I'm really pleased with Sid the Science Kid (may recommend that my students watch it!) but what's the deal with the de-emphasis of phonics on the reading shows? Research does indicate that "phonemical awareness" (or something like that) is more important than phonics, and reason dictates that in a language as crazy non-phonenitcal as English (I had ghoti for Shabbos dinner, for example) phonics are not the best way to learn reading ... but still, it seems that every so often (shortly before I went into pre-school, nowadays it seems) everyone gets too excited about research that is never as conclusive as is claimed and reason that only goes so far in an irrational world (nu? if the world were so rational, English would be phonetic so phonics would work anyway ...) with the result that, well, kids just don't learn to read.

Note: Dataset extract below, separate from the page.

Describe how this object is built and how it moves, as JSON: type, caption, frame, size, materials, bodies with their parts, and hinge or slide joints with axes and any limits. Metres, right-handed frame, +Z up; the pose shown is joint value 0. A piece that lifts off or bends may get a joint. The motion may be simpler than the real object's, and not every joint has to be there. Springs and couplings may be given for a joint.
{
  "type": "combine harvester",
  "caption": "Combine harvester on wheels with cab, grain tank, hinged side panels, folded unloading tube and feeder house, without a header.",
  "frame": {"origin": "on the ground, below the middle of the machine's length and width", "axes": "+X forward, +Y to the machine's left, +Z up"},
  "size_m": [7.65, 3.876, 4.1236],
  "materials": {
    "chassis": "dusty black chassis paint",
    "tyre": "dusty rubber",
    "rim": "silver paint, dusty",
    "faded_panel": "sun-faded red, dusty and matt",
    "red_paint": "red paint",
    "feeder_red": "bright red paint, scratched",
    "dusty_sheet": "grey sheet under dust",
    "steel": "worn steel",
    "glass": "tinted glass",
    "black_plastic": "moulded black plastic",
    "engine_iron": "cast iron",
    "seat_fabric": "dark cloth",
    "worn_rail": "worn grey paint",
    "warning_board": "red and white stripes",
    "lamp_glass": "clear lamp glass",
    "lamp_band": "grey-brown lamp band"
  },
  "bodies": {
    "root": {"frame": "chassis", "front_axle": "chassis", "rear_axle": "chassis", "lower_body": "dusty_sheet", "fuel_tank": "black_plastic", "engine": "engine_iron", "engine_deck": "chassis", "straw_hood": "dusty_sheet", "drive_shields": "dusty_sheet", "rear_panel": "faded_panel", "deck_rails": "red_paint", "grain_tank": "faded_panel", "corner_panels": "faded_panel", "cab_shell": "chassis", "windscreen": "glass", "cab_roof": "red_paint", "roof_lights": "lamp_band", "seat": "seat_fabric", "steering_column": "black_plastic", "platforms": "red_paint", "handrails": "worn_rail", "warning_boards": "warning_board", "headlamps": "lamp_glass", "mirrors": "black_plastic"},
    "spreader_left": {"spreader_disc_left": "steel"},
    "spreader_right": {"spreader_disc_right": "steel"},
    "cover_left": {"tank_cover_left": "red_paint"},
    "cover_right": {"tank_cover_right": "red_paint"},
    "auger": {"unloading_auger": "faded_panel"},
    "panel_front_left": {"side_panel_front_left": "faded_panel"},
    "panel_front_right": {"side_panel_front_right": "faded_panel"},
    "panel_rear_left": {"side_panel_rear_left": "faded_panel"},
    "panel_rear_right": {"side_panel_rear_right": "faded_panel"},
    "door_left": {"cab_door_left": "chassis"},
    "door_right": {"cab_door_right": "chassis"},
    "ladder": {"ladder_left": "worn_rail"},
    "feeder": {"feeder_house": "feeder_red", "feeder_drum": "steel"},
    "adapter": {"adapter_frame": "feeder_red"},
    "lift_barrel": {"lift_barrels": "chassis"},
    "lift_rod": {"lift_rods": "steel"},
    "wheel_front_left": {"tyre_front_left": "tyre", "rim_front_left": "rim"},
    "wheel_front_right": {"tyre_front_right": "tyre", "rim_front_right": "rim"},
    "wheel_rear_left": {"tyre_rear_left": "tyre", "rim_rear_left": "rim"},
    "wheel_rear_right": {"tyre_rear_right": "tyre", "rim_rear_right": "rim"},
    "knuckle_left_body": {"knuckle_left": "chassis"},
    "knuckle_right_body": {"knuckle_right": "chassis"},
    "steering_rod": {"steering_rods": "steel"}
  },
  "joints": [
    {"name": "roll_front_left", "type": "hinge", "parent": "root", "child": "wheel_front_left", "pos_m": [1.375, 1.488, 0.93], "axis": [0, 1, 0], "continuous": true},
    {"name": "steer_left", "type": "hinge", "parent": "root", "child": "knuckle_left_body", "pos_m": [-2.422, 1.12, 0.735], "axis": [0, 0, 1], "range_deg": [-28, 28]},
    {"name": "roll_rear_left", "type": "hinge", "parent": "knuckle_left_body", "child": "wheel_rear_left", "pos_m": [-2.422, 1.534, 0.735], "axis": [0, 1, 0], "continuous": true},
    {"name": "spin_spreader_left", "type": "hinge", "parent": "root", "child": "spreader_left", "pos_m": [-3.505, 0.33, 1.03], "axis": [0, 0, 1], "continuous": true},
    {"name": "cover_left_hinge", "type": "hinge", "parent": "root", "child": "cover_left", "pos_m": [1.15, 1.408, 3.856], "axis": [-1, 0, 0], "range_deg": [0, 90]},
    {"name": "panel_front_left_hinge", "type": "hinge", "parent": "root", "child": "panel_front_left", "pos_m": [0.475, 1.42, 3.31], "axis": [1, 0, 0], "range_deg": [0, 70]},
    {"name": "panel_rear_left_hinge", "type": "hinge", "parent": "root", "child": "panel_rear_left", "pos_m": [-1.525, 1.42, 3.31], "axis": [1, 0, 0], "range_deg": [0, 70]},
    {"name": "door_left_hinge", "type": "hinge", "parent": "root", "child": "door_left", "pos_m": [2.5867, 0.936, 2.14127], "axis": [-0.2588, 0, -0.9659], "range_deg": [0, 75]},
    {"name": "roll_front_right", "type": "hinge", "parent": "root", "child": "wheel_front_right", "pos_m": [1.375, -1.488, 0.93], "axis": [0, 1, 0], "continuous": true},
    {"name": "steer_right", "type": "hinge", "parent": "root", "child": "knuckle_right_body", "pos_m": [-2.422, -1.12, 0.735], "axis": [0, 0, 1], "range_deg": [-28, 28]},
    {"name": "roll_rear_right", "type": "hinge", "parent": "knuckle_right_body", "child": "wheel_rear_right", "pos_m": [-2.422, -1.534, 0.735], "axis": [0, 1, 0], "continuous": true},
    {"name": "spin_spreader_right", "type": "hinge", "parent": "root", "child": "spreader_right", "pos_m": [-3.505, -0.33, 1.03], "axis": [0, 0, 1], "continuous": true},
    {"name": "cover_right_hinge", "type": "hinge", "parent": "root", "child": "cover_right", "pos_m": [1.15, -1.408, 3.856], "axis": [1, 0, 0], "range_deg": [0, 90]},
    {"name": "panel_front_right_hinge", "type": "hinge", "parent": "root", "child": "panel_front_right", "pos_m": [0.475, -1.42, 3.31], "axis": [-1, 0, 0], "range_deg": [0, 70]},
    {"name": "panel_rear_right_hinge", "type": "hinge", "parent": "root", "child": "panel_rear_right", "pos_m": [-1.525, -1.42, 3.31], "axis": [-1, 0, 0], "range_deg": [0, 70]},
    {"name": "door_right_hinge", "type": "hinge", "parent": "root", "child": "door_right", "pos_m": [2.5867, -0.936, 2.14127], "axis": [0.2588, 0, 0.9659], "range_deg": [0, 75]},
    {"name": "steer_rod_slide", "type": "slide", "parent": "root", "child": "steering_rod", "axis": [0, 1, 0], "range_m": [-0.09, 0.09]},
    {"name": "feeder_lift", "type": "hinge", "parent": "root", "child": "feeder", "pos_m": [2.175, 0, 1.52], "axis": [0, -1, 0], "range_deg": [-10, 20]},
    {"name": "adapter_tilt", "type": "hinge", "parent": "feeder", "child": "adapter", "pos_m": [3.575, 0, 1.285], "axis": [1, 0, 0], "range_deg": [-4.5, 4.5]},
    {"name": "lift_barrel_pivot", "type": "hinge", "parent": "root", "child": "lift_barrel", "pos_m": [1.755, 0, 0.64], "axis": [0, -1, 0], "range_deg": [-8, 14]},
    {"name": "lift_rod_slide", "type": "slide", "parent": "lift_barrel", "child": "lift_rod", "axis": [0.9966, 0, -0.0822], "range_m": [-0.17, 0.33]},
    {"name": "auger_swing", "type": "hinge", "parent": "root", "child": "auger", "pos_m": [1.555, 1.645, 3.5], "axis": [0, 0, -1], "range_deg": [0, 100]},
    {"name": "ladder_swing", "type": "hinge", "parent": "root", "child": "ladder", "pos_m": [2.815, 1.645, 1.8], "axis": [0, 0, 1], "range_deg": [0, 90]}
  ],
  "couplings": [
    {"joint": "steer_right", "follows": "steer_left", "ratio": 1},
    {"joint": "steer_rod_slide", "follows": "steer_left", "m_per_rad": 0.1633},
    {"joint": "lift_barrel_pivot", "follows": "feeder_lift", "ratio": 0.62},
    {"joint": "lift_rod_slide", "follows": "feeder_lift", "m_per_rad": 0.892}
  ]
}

So? What's with the lack of phonics in the reading oriented kids shows?

Thursday, January 01, 2009

 

Before My Laptop Discharges ...

I'm signing in to wish all a happy New Year. My wife, daughter (she insisted on staying up) and I toasted in the new year with juice (for my daughter) and Villa Jolanda Prosecco. The wine was good: it didn't have the melon flavor of other proseccos I've had but rather a smoky tartness remaniscent (sp?) of the Piper-Heisdieck house style.

So what did you all use to toast in the New Year?